● RECORDS SHOWN
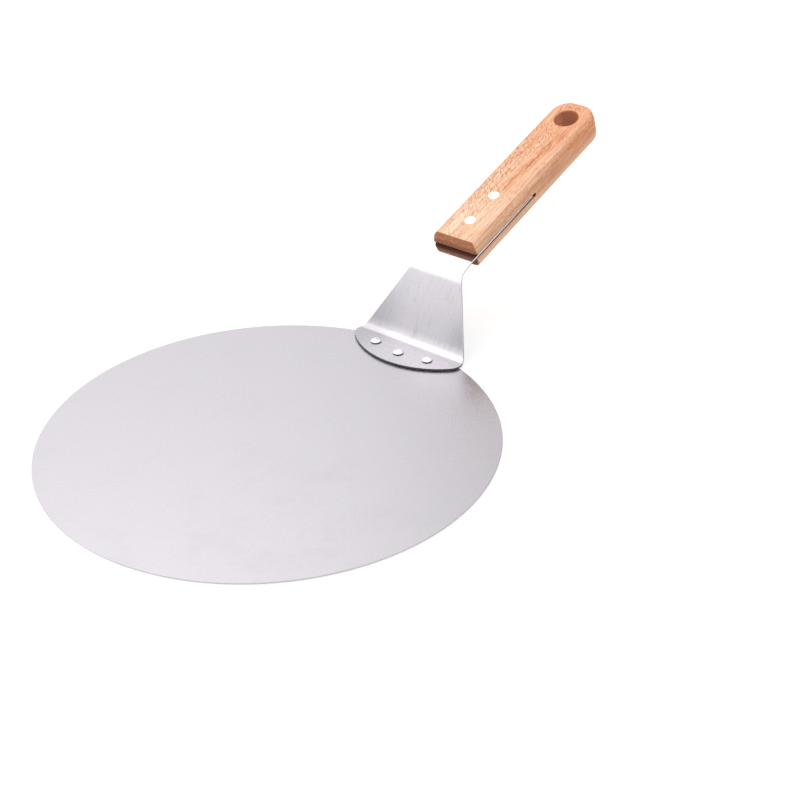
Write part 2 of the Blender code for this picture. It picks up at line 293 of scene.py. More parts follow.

# A sheared edge is bright where the blade of the shear slid, and dark below, where the steel tore;
# the bright tint also paints a highlight and the dark tint paints shade
burnish_and_highlight_tint = 1.25
tear_and_shade_tint = 0.22
tear_and_shade_top = 0.3
burnish_and_highlight_foot = 0.5
sheared_roughness = 0.15
black = (0, 0, 0)

# Where the neck is darker, by X and Z: low on its left and at its lower right edge, and, as painted
# shade, faintly over the whole lower half of its slope. Higher up, it is more polished
left_dark_start, left_dark_full = -0.008, -0.034
right_dark_start, right_dark_full = 0.016, 0.034
right_dark_foot = 0.012
side_dark_top, side_dark_foot = 0.036, 0.008
side_dark_share = 0.23
low_shade_top, low_shade_full, low_shade_foot = 0.03, 0.014, 0.005
low_shade_share = 0.085
polish_start, polish_full = 0.03, 0.044
polish_depth = 0.15

# Painted shade round the foot of a rivet's dome, by Z
dome_foot = 0.0026
dome_shade_height = 0.0007
dome_shade_share = 0.6


def no_darkening(tree, parts):
    """The same everywhere: neither darker nor more polished."""
    return 0.0, 0.0


def neck_darkening(tree, parts):
    """The neck is darker low at both its sides, with painted shade faintly over its slope's lower
    half, and more polished at the tang.
    """
    x, z = parts["X"], parts["Z"]
    left = mapped(tree, x, left_dark_start, left_dark_full)
    right = mapped(tree, x, right_dark_start, right_dark_full)
    above = mapped(tree, z, flange_edge_top, right_dark_foot)
    sides = math_node(tree, "MAXIMUM", left, math_node(tree, "MULTIPLY", right, above))
    low = mapped(tree, z, side_dark_top, side_dark_foot, 0.0, side_dark_share)
    polish = mapped(tree, z, polish_start, polish_full, 0.0, polish_depth)
    # A faint painted shade over the lower half of the slope, above the flange
    low_shade = mapped(tree, z, low_shade_top, low_shade_full, 0.0, low_shade_share)
    low_shade = math_node(tree, "MULTIPLY", low_shade, mapped(tree, z, flange_edge_top, low_shade_foot))
    return math_node(tree, "MULTIPLY_ADD", sides, low, low_shade), polish


def dome_foot_shade(tree, parts):
    """A rivet's dome gets painted shade round its foot."""
    return mapped(tree, parts["Z"], dome_foot + dome_shade_height, dome_foot, 0.0, dome_shade_share), 0.0


def steel(name, colour, look, groups, darkening=no_darkening):
    """Steel with a drawn grain, smudges, faint handling marks, a darkening that holds painted shade,
    and sheared edges whose tints also paint a highlight and shade.
    """
    material, tree, shader, place = start_material(name)
    here = place.outputs["Object"]
    dark_mask, polish = darkening(tree, node(tree, "ShaderNodeSeparateXYZ", {0: here}).outputs)
    grain = place_group(tree, groups["grain"], {"Vector": here, "Lines per metre": look.lines})
    smudge = {"Vector": here, "Lines per metre": look.smudges, "Low": smudge_low, "High": smudge_high}
    smudges = place_group(tree, groups["grain"], smudge)
    marks = place_group(tree, groups["handling"], {"Vector": here})
    edge = node(tree, "ShaderNodeAttribute", attribute_name="cut_edge").outputs["Fac"]
    height = node(tree, "ShaderNodeAttribute", attribute_name="edge_height").outputs["Fac"]
    shade = mix_colour(tree, grain, tinted(colour, 1 - look.grain_shade), tinted(colour))
    # Smudges and handling marks are the steel's own; the darkening laid on last holds the painted shade
    for mask, strength in ((smudges, look.smudge_shade), (marks, look.marks_shade), (dark_mask, 1.0)):
        shade = laid_over(tree, shade, mask, strength, black)
    # The edge's colour: burnish with a painted highlight above, tear with painted shade below
    burnish_and_highlight = mapped(tree, height, tear_and_shade_top, burnish_and_highlight_foot)
    sheared = mix_colour(tree, burnish_and_highlight, tinted(colour, tear_and_shade_tint), tinted(colour, burnish_and_highlight_tint))
    shade = mix_colour(tree, edge, shade, sheared)
    tree.links.new(shade, shader.inputs["Base Color"])
    spread = look.roughness * grain_roughness_share
    rough = mapped(tree, grain, 0.0, 1.0, look.roughness + spread, look.roughness - spread)
    rough = math_node(tree, "SUBTRACT", rough, polish)
    rough = math_node(tree, "MULTIPLY_ADD", marks, marks_roughness, rough)
    rough = math_node(tree, "MULTIPLY_ADD", edge, sheared_roughness, rough)
    tree.links.new(rough, shader.inputs["Roughness"])
    shader.inputs["Metallic"].default_value = 1.0
    dents = node(tree, "ShaderNodeBump", {"Distance": look.depth, "Height": grain})
    tree.links.new(dents.outputs[0], shader.inputs["Normal"])
    return material


# The wood's growth rings, in metres along the handle's own axes
pith_offset = (0.004, -0.004, 0.03)
ring_stretch = (1, 0.1, 1)
ring_spacing = 0.0031
ring_wander = 0.007
ring_low = -0.6
wander_lines = (60, 9, 60)
wander_detail = 3.0

# The wood's drawn grains: their lines per metre across, along and up through the handle, their
# detail, and the noise values at which their masks start and are full
DrawnGrain = namedtuple("DrawnGrain", "lines detail low high")
fibre_grain = DrawnGrain((1100, 50, 1100), 5.0, 0.35, 0.65)
streak_grain = DrawnGrain((420, 16, 420), 4.0, 0.46, 0.62)
heart_grain = DrawnGrain((1250, 90, 1250), 3.0, 0.47, 0.56)
pore_grain = DrawnGrain((1150, 300, 1150), 2.0, 0.48, 0.6)
patch_grain = DrawnGrain((170, 60, 170), 2.0, 0.3, 0.52)
side_grain = DrawnGrain((700, 22, 700), 4.0, 0.48, 0.62)

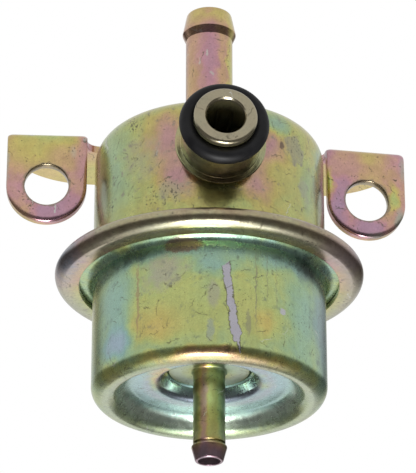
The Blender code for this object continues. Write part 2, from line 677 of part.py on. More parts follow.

● WHAT YOU HAVE TO DO
From the top of the listing above, restate each line word for word up to and including the line with "return 0.0, 0.0"; add nothing else.

● EXERCISE ANSWER
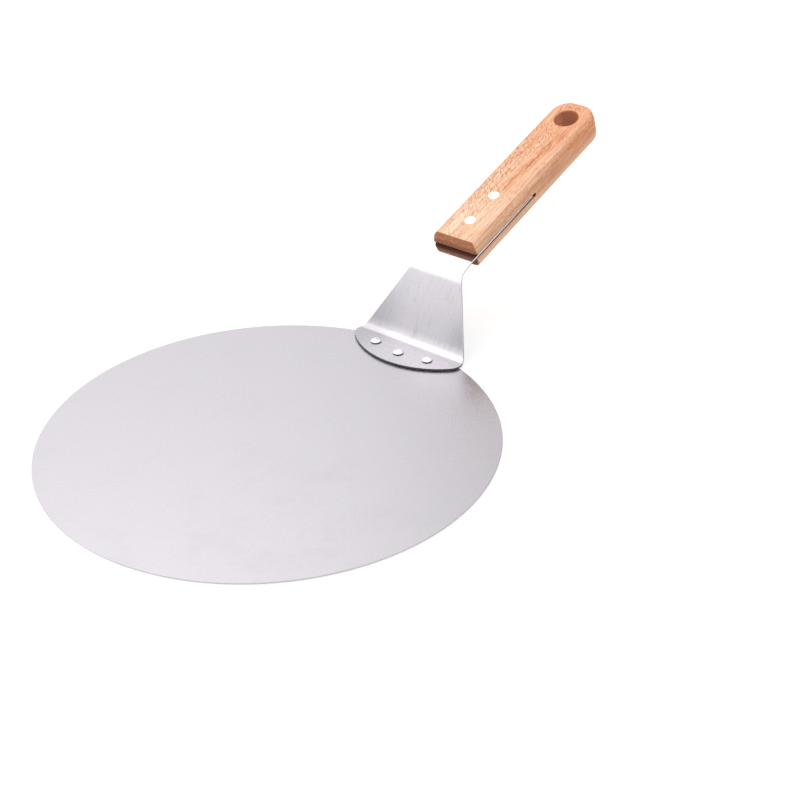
Write part 2 of the Blender code for this picture. It picks up at line 293 of scene.py. More parts follow.

# A sheared edge is bright where the blade of the shear slid, and dark below, where the steel tore;
# the bright tint also paints a highlight and the dark tint paints shade
burnish_and_highlight_tint = 1.25
tear_and_shade_tint = 0.22
tear_and_shade_top = 0.3
burnish_and_highlight_foot = 0.5
sheared_roughness = 0.15
black = (0, 0, 0)

# Where the neck is darker, by X and Z: low on its left and at its lower right edge, and, as painted
# shade, faintly over the whole lower half of its slope. Higher up, it is more polished
left_dark_start, left_dark_full = -0.008, -0.034
right_dark_start, right_dark_full = 0.016, 0.034
right_dark_foot = 0.012
side_dark_top, side_dark_foot = 0.036, 0.008
side_dark_share = 0.23
low_shade_top, low_shade_full, low_shade_foot = 0.03, 0.014, 0.005
low_shade_share = 0.085
polish_start, polish_full = 0.03, 0.044
polish_depth = 0.15

# Painted shade round the foot of a rivet's dome, by Z
dome_foot = 0.0026
dome_shade_height = 0.0007
dome_shade_share = 0.6


def no_darkening(tree, parts):
    """The same everywhere: neither darker nor more polished."""
    return 0.0, 0.0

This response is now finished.